2022-2023 Vancouver Redistribution Proposals

Vancouver is often described as a 'city of neighborhoods,' yet current federal riding boundaries do an incredibly poor job of respecting communities of interest.

Ridings like Vancouver Granville that attempt to combine apartments in Fairview, and mega-mansions in Kerrisdale/Shaughnessy, aside from being contained within 'major arterial streets' per the 2012 commission, make little sense.

Likewise, I've created a plan that splits only 2 city-defined neighborhoods, respects communities of interest within Vancouver, and uses Main Street as an 'East-West' divider.

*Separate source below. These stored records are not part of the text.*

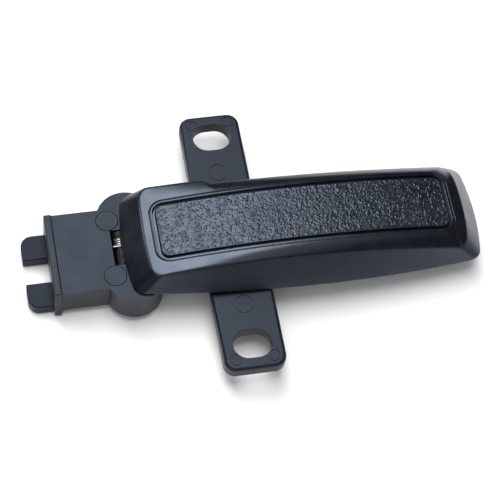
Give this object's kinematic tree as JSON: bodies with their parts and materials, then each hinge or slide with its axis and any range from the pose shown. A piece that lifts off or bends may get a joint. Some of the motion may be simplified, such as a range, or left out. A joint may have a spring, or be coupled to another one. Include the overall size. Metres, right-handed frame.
{
  "type": "lift-lever latch handle",
  "caption": "Black lift-lever door latch handle with a grained grip insert, a slotted mounting strap and a sprung two-prong fork that draws into its box.",
  "frame": {"origin": "midway between the two mounting slots, on the strap's back face", "axes": "+Z out of the door panel, +X along the lever towards its free end, +Y along the strap"},
  "size_m": [0.1225, 0.076, 0.0205],
  "materials": {
    "black_plastic": "fine moulded satin",
    "lever_plastic": "smooth satin",
    "fork_plastic": "worn satin",
    "grained_plastic": "leather grain",
    "steel": "zinc plated",
    "carrier_metal": "blackened die casting",
    "bearing_plastic": "natural acetal",
    "rubber": "matt"
  },
  "bodies": {
    "housing": {"latch_housing": "black_plastic", "screw_plugs": "black_plastic", "keeper_screws": "steel", "hinge_keepers": "black_plastic", "hinge_pin": "steel", "end_collar": "black_plastic", "base_cover": "black_plastic", "cover_screws": "steel", "mounting_strap": "black_plastic", "strap_screws": "steel", "stop_buffer": "rubber", "fork_springs": "steel", "return_spring": "steel"},
    "lever": {"lever_shell": "lever_plastic", "grip_insert": "grained_plastic", "lever_carrier": "carrier_metal", "hinge_bushings": "bearing_plastic", "drive_roller": "bearing_plastic", "roller_pin": "steel", "carrier_screws": "steel", "lever_back_plate": "black_plastic", "back_plate_screws": "steel"},
    "fork": {"fork_bolt": "fork_plastic", "drive_liner": "steel"}
  },
  "joints": [
    {"name": "lever_hinge", "type": "hinge", "parent": "housing", "child": "lever", "pos_m": [-0.0296, 0, 0.00355], "axis": [0, -1, 0], "range_deg": [0, 35], "stiffness_Nm_per_rad": 0.02, "springref_deg": -68.75, "deforming": ["return_spring"]},
    {"name": "fork_slide", "type": "slide", "parent": "housing", "child": "fork", "axis": [1, 0, 0], "range_m": [0, 0.0034], "stiffness_N_per_m": 150, "springref_m": -0.006, "deforming": ["fork_springs"]}
  ],
  "couplings": [
    {"joint": "fork_slide", "follows": "lever_hinge", "m_per_rad": 0.005513}
  ]
}
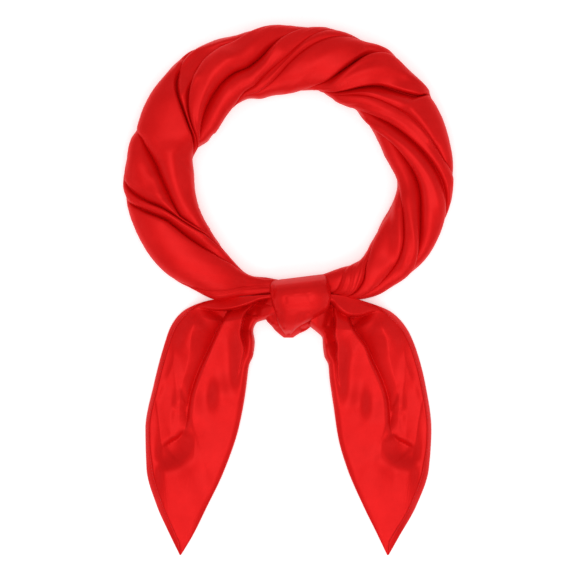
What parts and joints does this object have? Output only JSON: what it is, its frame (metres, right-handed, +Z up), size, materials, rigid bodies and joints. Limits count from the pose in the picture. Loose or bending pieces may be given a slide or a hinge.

Unfortunately unable to post link (yet!), but a map of Vancouver zoning/defined neighborhoods can be easily found online.

Vancouver Centre - 112302
Neighborhoods: Downtown (minus Gastown/Eastside), West End

Vancouver University - 111278
Neighborhoods: University Endowment Lands, Musqueam Reserve No. 2, West Point Grey, Kitsilano, Fairview

Vancouver Southwest - 112854
Neighborhoods: Dunbar-Southlands, Arbutus Ridge, Shaughnessy, South Cambie, Riley Park (west of Main St), Kerrisdale, Oakridge, Marpole (west of Oak St)

Vancouver South - 110706
Neighborhoods: Marpole (east of Oak St), Sunset, Victoria-Fraserview, Killarney

Vancouver Kingsway - 114840
Neighborhoods: Renfrew-Collingwood, Kensington-Cedar Cottage, Riley Park (east of Main St)

Vancouver East - 120210
Neighborhoods: Downtown Eastside/Gastown, Strathcona, Grandview-Woodland, Hastings-Sunrise, Mount Pleasant

Though if current population trends persist, I predict that Vancouver will drop to 5.5 or 5 ridings in the 2030s? Revive Vancouver South - Burnaby perhaps?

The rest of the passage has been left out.